Senior officials at the Tokyo Metropolitan Government initially believed that the new Toyosu fish market site would have high-floored buildings built above a soil base, and were apparently unaware of a plan to forgo the base, which was designed to seal off toxic substances, it has been learned.
Itaru Okada, who served as head of the Tokyo Metropolitan Central Wholesale Market between July 2009 and July 2011, made the testimony to the Mainichi Shimbun in connection with the stalled relocation of the Tsukiji fish market in Tokyo's Chuo Ward to the new market site in the Toyosu waterfront area in Koto Ward.
A panel of outside experts had recommended in July 2008 that a 4.5-meter-deep soil base be laid under the Toyosu market site to help block toxic substances from coming up to the surface. However, it has recently emerged that the soil base plan was subsequently altered sometime between July 2009 and July 2010, resulting in the lack of a soil base below the main buildings at the Toyosu site.
Okada said a metropolitan government official who was in charge of the project at the time never explained to him about the change to the soil base plan. His testimony suggests that information about the pollution countermeasures -- a linchpin of the Toyosu market development project -- had not been shared among metropolitan government officials back then.
According to Okada, when he took office as market chief in July 2009, he was briefed about a plan to build the main structures with their first floor elevated above the ground level by about 1 meter after laying a soil base underground. Okada explained to industry insiders that the method would keep the structures hygienic and make it easier to control the temperatures inside the buildings as they would be detached from the ground.

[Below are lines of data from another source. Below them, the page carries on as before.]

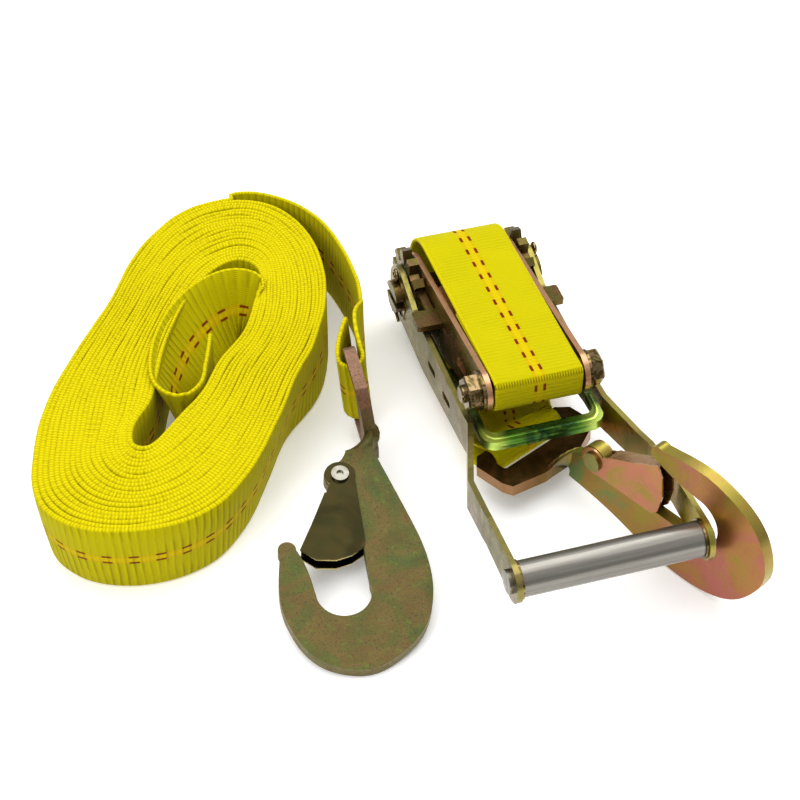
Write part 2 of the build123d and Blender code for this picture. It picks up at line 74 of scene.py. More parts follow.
# ------------------------------------------------------------------ material helpers
class Graph:
    """A material and short names for the nodes that these surfaces use."""

    def __init__(self, name):
        self.mat = bpy.data.materials.new(name)
        self.mat.use_nodes = True
        self.t = self.mat.node_tree
        self.b = self.t.nodes["Principled BSDF"]

    def new(self, kind, **kw):
        n = self.t.nodes.new(kind)
        for k, v in kw.items():
            setattr(n, k, v)
        return n

    def link(self, a, b):
        self.t.links.new(a, b)

    def put(self, sock, v):
        if isinstance(v, (int, float)):
            sock.default_value = v
        elif isinstance(v, (tuple, list)):
            sock.default_value = tuple(v) + ((1.0,) if len(v) == 3 and len(sock.default_value) == 4 else ())
        else:
            self.link(v, sock)

    def math(self, op, a, b=0.0, c=None, clamp=False):
        n = self.new("ShaderNodeMath", operation=op, use_clamp=clamp)
        self.put(n.inputs[0], a)
        self.put(n.inputs[1], b)
        if c is not None:
            self.put(n.inputs[2], c)
        return n.outputs[0]

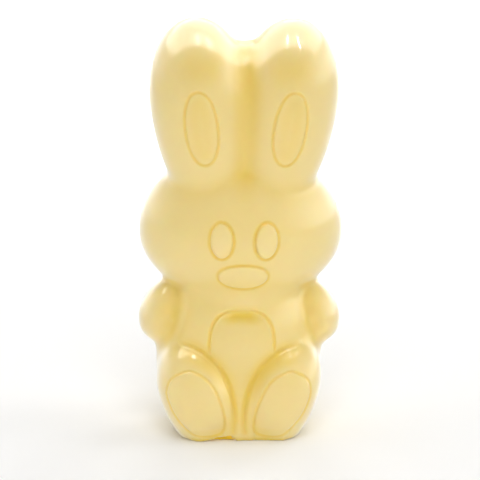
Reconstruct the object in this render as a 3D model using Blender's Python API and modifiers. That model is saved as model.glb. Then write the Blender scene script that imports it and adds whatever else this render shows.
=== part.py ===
"""A moulded white chocolate bunny that sits upright, about 147 mm tall, as one solid piece.

Its front faces -Y and its left and right are the viewer's, along -X and +X. The origin is
on the surface that it stands on, under the middle of its outline. Swelling lumps (ears,
head, body, arms and legs) are joined by one Boolean union and their seams softened, as in
a cast from a two-part mould. The face, ear, belly and sole outlines are then cut as thin grooves.
"""

import math

import bmesh
import bpy
from mathutils import Matrix, Vector
from mathutils.bvhtree import BVHTree

# Driving dimensions, in metres and degrees
MM = 0.001
SIDES = (-1, 1)

# An ear: a long egg, widest high up, that narrows to a blunt lobe on the forehead
EAR_SPREAD = 14.8 * MM
EAR_WIDEST_Z = 119.8 * MM
EAR_HALF_WIDTH = 18.0 * MM
EAR_HALF_DEPTH = 16.0 * MM
EAR_UP = 27.5 * MM
EAR_DOWN = 42.5 * MM
EAR_FORWARD = 5.6 * MM
EAR_SPLAY = 6.8

# The web that joins the ears along the middle
WEB_Z = 118.0 * MM
WEB_HALF_WIDTH = 9.5 * MM
WEB_HALF_DEPTH = 12.6 * MM
WEB_UP = 21.5 * MM
WEB_DOWN = 34.0 * MM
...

In March 2011, a metropolitan government official in charge of the wholesale market produced a written directive outlining the construction method and other conditions to contractors undertaking soil pollution countermeasures. In June that year, the official prepared a document containing specifications that further elaborated on the construction method. The document indicated the presence of a hollow space below the main buildings, and Okada approved the plan without noticing the lack of a soil base. He says that he wasn't specifically told by the official in charge that they were going to forgo the soil base.
"I had thought there would be a soil base, above which high-floored buildings would be built," Okada said. He and four other former market chiefs who served since July 2007 were quoted as saying they had been unaware of the presence of an empty space underneath key buildings.
The now completed buildings for wholesalers and middle traders of marine products at the Toyosu site both have their first floors built about 1 meter above the ground, with an empty space underground. The building for fresh produce, meanwhile, does not have raised floors.
In a related development, it has emerged that a member of a technical expert meeting had raised a question about the gap between the amount of contaminated soil removed and that of the clean soil added in place during a November 2014 meeting where the completion of work on soil pollution countermeasures was reported. The member was quoted as asking at the time, "Isn't the amount of backfill soil smaller than the amount of soil removed?"
A metropolitan government official in charge obliquely hinted at the lack of a soil base below the buildings by citing a technical term which meant soil for the building site had been dug to a depth of 2 meters underground, and then saying that the remaining areas had a soil base.
The expert panel member who raised the question looked convinced, saying, "To sum it up, a 4.5-meter-deep clean soil base has been laid, right?" -- apparently without noticing the lack of a soil base underneath the key structures. The discussion over the issue went no further than that point.